When I was pregnant, I didn’t doubt that I would head back to work after my maternity leave was up, like the thousands of women who have gone before me. I get 16 weeks off, which seemed very reasonable given the lack of maternity leave in the US, and I thought it was reasonable. After the initial 6 weeks, it hit me that 16 weeks of maternity leave is not unreasonable, but it was inadequate – yes, I would have completely recovered by then, but my baby can’t even sit up. My priorities in life have changed: I wanted to be a stay-at-home mom.
My husband has been throwing around the idea of being a stay-at-home dad for a while. I told him it’s because he is a guy that the idea of staying at home with the kids is okay. As a woman, I worry that I will end up like the women I’ve known, struggling to recover themselves and any career ambition after over 10 years of being home. Now that I have stepped into their shoes, I realize that they knowingly gave up their lives and careers for their children, and I would too if it were financially feasible.
I consider myself financially literate, and I have never worried about retirement planning. I was sure I could get a decent job, and save enough along the way to retire without trying too hard. A few years ago, I learned about early retirement, which is retiring well before the age of 60. I’m the kind of person who gets bored on vacation, so I’ve never really considered early retirement seriously. I regret it now. If I had skipped the PhD and worked for money, I could be in early retirement and be a stay-at-home mom. But if you had told me that I would want to do this 10 years ago, I would not have believed you. If I had to give advice to younger women these days, it’s to keep that option open because you’d never know if your priorities will change when you get older, when you become a mom.

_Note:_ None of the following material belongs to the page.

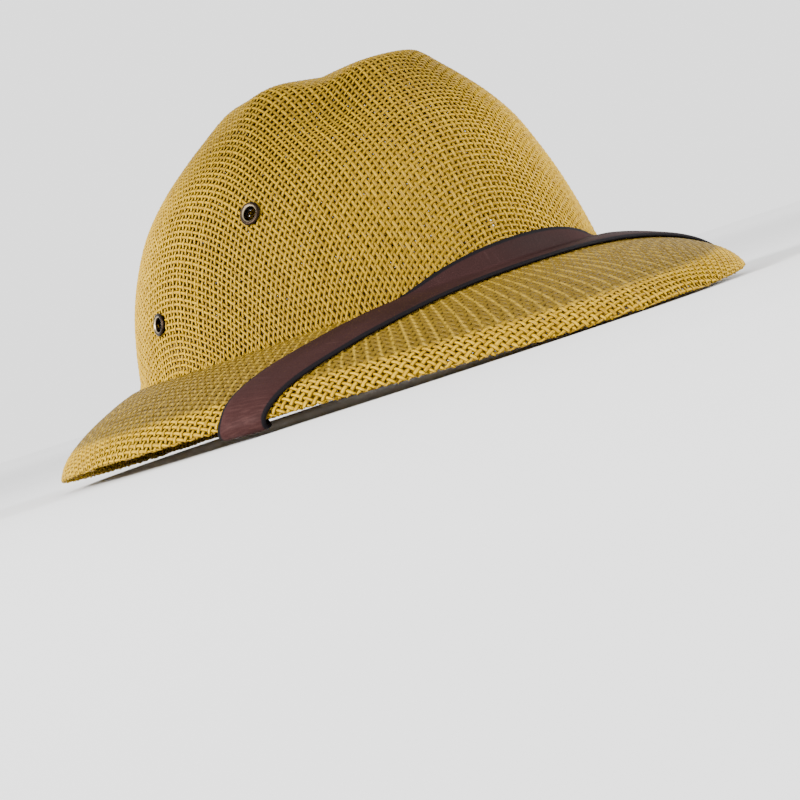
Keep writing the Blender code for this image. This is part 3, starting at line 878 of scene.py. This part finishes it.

With my new Mommy super power comes responsibility
I seem to have acquired new super powers – I am a deep sleeper, and I still am, but when it comes to my baby, I hear her in my sleep. My husband wakes up before I do, and makes at least a bit of noise as he prepares to go to work. I never hear him. On the other hand, I hear my daughter when she barely whimpers in hunger in the middle of the night. My husband went from being a light sleeper to one who is too tired to even wake up.
Are mothers naturally more in tune with their babies? I worry that I am not there to watch my baby now that I work part-time, and it’s going to get worse when I have to get back to full-time again. I’m focused on my work while I’m at work, but when I am going home, I rush. If I stop by the grocery store and take an extra minute to check out something that I want, I feel guilty.
I’m reconsidering my life, and I have no conclusions for now. The one thing I do know is that I want to give my baby everything I can, and more. I am now a mother.